[Begin Extracted information]

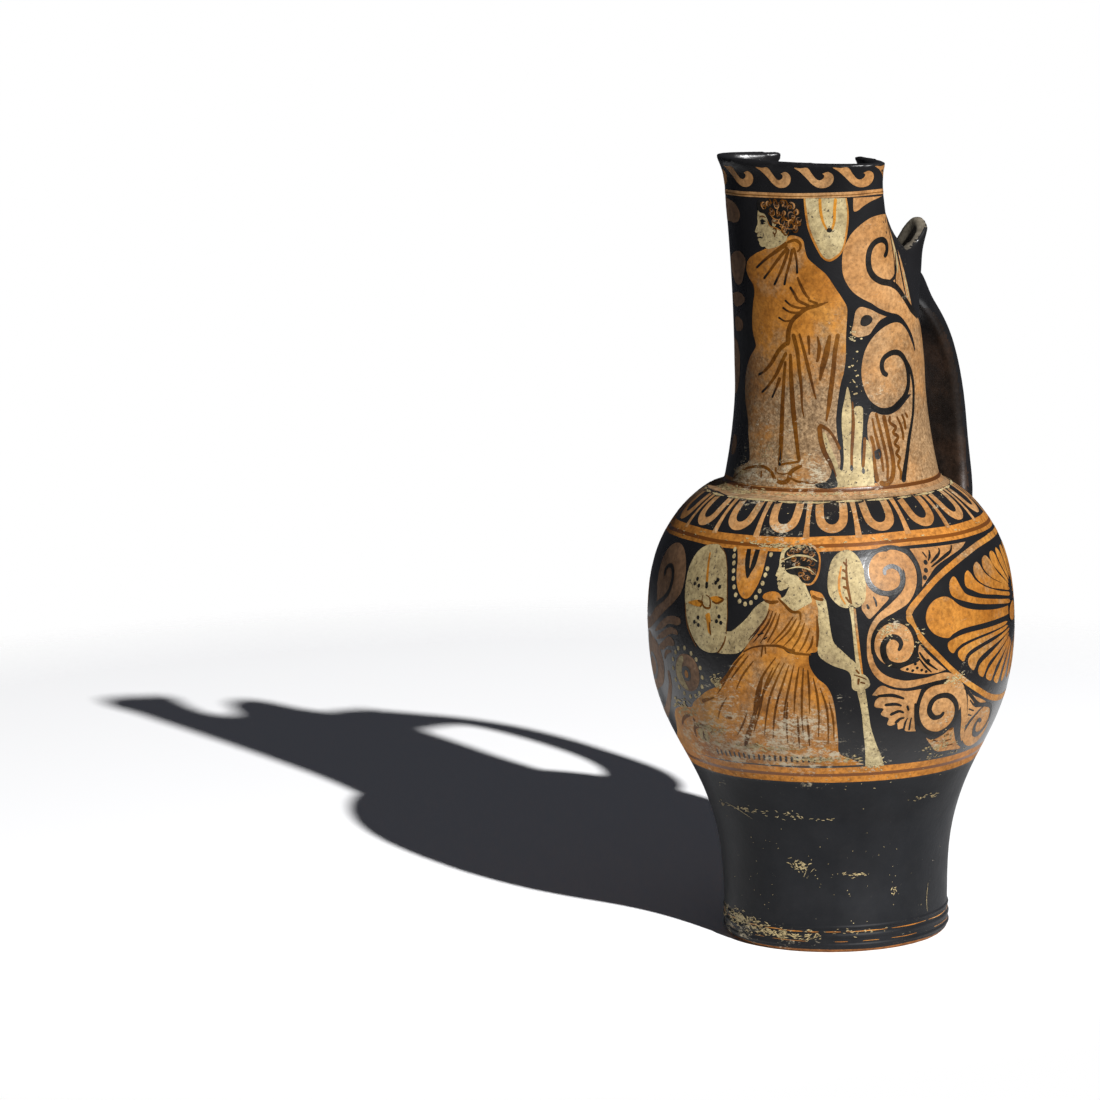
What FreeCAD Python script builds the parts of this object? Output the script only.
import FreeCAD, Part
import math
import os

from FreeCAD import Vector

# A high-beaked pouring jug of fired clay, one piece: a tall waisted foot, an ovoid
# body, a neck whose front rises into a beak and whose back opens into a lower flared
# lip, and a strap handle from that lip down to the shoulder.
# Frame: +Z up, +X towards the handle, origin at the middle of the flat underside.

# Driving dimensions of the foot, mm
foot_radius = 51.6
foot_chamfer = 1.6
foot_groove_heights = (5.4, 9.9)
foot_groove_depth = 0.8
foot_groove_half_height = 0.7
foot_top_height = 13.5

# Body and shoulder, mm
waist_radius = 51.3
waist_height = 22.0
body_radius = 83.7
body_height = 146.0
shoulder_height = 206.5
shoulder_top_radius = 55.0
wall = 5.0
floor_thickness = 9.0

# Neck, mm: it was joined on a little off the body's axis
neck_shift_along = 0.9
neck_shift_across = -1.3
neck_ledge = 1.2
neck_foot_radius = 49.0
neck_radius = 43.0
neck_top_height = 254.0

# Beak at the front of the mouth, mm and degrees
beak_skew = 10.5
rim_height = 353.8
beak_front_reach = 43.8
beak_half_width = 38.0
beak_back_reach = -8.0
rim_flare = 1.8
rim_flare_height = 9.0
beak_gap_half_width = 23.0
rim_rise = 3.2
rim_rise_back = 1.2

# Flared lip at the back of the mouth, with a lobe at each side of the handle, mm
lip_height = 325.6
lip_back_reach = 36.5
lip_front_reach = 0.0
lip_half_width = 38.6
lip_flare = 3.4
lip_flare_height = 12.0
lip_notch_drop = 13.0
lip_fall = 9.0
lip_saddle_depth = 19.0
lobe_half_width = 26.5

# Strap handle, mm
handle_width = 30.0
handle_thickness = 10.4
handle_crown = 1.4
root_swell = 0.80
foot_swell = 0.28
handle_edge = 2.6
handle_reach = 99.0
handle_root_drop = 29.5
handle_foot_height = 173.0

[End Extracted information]
[Begin Extracted information]

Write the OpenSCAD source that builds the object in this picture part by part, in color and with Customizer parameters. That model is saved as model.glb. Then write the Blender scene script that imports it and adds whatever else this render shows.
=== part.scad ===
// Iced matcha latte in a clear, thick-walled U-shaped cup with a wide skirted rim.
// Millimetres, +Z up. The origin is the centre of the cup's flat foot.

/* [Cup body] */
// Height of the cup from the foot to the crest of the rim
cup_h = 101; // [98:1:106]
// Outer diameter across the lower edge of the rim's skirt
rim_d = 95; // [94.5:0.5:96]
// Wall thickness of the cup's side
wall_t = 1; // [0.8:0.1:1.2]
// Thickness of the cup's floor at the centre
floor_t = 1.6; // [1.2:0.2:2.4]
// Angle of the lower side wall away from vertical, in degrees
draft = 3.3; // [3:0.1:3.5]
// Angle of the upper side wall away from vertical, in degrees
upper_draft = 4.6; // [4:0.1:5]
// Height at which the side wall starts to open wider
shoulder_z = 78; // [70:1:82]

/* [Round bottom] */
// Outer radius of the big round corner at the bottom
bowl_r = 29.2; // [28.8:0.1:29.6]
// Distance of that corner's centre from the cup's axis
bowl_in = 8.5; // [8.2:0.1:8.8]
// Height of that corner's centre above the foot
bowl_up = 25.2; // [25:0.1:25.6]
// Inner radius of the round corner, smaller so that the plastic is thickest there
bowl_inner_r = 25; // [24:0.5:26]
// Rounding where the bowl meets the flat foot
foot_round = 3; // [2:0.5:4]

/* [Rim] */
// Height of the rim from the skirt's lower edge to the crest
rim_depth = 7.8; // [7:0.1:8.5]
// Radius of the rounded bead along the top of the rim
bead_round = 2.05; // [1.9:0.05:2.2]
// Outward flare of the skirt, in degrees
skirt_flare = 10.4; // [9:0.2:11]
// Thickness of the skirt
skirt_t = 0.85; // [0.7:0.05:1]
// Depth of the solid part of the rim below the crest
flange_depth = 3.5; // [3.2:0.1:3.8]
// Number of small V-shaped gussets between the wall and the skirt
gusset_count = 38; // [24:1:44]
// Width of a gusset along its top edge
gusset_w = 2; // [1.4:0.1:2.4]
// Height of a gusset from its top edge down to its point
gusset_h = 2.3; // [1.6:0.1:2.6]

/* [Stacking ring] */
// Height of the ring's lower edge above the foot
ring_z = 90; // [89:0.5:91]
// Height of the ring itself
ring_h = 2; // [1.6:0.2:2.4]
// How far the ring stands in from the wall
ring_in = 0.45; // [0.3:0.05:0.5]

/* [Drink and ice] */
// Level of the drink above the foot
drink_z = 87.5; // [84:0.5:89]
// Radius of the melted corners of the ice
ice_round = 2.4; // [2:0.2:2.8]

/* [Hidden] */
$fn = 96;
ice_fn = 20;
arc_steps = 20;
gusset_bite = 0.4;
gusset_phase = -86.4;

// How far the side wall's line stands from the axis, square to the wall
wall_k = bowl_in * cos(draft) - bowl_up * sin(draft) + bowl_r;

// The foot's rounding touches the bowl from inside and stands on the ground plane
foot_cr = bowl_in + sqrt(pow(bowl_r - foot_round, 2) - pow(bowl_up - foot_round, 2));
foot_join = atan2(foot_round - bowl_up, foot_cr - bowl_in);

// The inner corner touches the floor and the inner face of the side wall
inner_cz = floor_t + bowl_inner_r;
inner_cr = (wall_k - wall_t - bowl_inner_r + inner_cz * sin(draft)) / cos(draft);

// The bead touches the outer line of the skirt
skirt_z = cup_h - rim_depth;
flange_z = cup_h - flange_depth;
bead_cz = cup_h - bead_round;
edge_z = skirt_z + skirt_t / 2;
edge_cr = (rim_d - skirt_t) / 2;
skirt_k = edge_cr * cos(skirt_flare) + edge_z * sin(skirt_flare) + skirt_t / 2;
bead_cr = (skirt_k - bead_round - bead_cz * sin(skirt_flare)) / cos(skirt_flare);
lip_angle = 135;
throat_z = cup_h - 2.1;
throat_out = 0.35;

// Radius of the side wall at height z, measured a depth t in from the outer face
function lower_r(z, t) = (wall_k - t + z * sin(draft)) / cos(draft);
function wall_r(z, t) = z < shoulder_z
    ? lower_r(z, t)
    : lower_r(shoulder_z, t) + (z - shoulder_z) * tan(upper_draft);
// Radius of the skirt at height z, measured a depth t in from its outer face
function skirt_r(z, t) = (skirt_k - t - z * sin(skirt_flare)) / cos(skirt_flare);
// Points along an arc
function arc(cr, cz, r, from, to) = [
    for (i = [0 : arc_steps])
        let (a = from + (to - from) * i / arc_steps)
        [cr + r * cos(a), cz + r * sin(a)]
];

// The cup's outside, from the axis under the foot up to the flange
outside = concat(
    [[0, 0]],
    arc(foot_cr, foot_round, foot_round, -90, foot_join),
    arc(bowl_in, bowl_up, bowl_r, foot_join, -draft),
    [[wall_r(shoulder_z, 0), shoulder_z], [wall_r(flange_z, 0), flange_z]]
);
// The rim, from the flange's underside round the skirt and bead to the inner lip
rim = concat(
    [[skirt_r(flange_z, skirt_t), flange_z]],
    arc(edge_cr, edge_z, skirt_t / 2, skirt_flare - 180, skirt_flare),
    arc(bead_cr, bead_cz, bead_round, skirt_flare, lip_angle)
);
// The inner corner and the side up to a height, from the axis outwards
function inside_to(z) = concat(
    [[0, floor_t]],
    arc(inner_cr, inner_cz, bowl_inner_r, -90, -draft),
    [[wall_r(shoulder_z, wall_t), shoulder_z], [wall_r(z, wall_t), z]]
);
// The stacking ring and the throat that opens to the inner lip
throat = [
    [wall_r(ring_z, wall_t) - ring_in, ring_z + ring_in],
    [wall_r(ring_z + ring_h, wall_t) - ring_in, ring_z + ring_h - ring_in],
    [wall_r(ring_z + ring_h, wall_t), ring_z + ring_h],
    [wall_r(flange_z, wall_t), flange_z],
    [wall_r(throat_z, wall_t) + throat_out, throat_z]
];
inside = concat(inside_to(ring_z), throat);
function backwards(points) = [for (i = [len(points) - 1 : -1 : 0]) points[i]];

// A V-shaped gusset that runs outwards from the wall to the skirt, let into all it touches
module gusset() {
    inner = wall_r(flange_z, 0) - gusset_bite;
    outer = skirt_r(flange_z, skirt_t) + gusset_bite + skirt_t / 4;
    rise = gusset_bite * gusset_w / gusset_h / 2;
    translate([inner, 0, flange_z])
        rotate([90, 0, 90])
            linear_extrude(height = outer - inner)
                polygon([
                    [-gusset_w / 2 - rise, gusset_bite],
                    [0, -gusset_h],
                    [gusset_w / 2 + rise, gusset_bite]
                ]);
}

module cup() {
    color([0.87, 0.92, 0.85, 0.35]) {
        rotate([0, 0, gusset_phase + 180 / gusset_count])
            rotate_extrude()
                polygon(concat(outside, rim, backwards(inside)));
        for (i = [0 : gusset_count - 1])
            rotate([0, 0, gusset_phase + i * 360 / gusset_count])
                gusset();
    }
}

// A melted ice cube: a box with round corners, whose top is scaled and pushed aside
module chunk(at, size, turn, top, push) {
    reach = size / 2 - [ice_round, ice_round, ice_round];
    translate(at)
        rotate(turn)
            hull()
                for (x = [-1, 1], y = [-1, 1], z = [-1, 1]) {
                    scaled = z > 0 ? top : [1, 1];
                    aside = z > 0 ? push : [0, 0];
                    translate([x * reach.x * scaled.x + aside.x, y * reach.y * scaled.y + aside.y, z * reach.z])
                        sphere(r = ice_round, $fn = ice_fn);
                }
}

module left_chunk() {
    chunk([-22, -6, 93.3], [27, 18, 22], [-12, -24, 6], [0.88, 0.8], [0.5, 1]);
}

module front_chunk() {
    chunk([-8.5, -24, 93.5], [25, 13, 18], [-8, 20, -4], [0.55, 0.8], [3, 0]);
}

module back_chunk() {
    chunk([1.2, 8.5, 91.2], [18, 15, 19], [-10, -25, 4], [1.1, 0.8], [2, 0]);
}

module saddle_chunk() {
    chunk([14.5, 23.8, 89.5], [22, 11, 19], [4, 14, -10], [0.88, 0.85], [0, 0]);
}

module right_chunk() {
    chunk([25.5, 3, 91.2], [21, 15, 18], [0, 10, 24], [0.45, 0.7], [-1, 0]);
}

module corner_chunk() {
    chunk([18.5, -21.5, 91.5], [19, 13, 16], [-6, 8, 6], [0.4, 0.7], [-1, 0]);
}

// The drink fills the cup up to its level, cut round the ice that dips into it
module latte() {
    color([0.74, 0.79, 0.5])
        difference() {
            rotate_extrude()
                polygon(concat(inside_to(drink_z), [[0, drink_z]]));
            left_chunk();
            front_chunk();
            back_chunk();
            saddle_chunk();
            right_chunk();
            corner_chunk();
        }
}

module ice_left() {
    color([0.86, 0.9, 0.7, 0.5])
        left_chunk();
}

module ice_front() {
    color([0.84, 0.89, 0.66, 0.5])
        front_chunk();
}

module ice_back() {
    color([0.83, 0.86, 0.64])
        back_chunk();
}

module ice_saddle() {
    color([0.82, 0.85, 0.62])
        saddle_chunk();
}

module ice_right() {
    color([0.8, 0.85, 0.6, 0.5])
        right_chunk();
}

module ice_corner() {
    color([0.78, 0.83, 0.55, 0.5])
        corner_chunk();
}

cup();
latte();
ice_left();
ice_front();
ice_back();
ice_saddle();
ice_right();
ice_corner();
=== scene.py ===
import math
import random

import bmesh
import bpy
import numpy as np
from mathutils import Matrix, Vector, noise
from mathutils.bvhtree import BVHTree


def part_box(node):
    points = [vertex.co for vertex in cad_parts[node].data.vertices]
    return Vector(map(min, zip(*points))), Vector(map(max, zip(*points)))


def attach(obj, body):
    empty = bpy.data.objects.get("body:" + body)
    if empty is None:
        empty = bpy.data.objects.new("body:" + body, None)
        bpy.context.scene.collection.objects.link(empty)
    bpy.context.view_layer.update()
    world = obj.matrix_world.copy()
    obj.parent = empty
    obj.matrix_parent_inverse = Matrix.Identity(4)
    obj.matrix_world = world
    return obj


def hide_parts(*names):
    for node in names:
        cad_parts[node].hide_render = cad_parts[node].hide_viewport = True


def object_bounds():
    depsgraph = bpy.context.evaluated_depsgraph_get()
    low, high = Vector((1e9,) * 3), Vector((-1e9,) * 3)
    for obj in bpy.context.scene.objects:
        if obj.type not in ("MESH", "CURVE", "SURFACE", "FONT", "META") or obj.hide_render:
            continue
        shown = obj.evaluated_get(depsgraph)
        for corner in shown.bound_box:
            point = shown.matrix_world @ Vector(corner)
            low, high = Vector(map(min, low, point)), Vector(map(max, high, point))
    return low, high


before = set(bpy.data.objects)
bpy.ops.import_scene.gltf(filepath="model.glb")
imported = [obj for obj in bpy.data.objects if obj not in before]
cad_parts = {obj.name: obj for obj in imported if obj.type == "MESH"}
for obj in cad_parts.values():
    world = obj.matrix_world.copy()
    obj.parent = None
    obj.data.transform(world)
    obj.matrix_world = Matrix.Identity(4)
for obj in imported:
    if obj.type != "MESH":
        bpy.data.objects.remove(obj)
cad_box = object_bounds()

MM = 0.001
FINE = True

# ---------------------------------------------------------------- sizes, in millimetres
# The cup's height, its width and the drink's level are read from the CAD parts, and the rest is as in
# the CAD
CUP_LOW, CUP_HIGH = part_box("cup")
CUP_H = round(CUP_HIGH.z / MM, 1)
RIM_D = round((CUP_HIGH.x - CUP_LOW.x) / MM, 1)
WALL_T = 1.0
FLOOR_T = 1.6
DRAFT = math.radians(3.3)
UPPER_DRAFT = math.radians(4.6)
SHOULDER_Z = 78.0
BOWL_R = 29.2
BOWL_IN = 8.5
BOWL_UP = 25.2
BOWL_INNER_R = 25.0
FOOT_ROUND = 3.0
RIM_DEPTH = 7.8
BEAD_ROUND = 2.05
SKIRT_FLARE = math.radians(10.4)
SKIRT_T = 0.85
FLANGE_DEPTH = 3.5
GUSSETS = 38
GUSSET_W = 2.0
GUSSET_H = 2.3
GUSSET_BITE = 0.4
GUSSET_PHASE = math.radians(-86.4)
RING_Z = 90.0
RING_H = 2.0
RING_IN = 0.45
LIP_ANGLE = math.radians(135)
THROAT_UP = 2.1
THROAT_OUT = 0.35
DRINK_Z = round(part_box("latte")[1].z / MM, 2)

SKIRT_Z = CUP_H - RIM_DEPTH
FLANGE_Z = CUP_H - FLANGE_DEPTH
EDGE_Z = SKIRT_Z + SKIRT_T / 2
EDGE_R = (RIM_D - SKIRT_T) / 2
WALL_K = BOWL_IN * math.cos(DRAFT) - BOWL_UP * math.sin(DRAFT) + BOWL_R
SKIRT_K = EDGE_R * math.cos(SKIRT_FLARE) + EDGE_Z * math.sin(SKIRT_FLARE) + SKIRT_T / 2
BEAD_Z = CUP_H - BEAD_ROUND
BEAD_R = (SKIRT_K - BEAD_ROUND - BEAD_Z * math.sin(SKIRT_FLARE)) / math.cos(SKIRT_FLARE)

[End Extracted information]

Stated goal
Using the entries above, repeat only the lines from the one containing "What FreeCAD Python" through the one containing "floor_thickness = 9.0", end lines included.

Correct result
What FreeCAD Python script builds the parts of this object? Output the script only.
import FreeCAD, Part
import math
import os

from FreeCAD import Vector

# A high-beaked pouring jug of fired clay, one piece: a tall waisted foot, an ovoid
# body, a neck whose front rises into a beak and whose back opens into a lower flared
# lip, and a strap handle from that lip down to the shoulder.
# Frame: +Z up, +X towards the handle, origin at the middle of the flat underside.

# Driving dimensions of the foot, mm
foot_radius = 51.6
foot_chamfer = 1.6
foot_groove_heights = (5.4, 9.9)
foot_groove_depth = 0.8
foot_groove_half_height = 0.7
foot_top_height = 13.5

# Body and shoulder, mm
waist_radius = 51.3
waist_height = 22.0
body_radius = 83.7
body_height = 146.0
shoulder_height = 206.5
shoulder_top_radius = 55.0
wall = 5.0
floor_thickness = 9.0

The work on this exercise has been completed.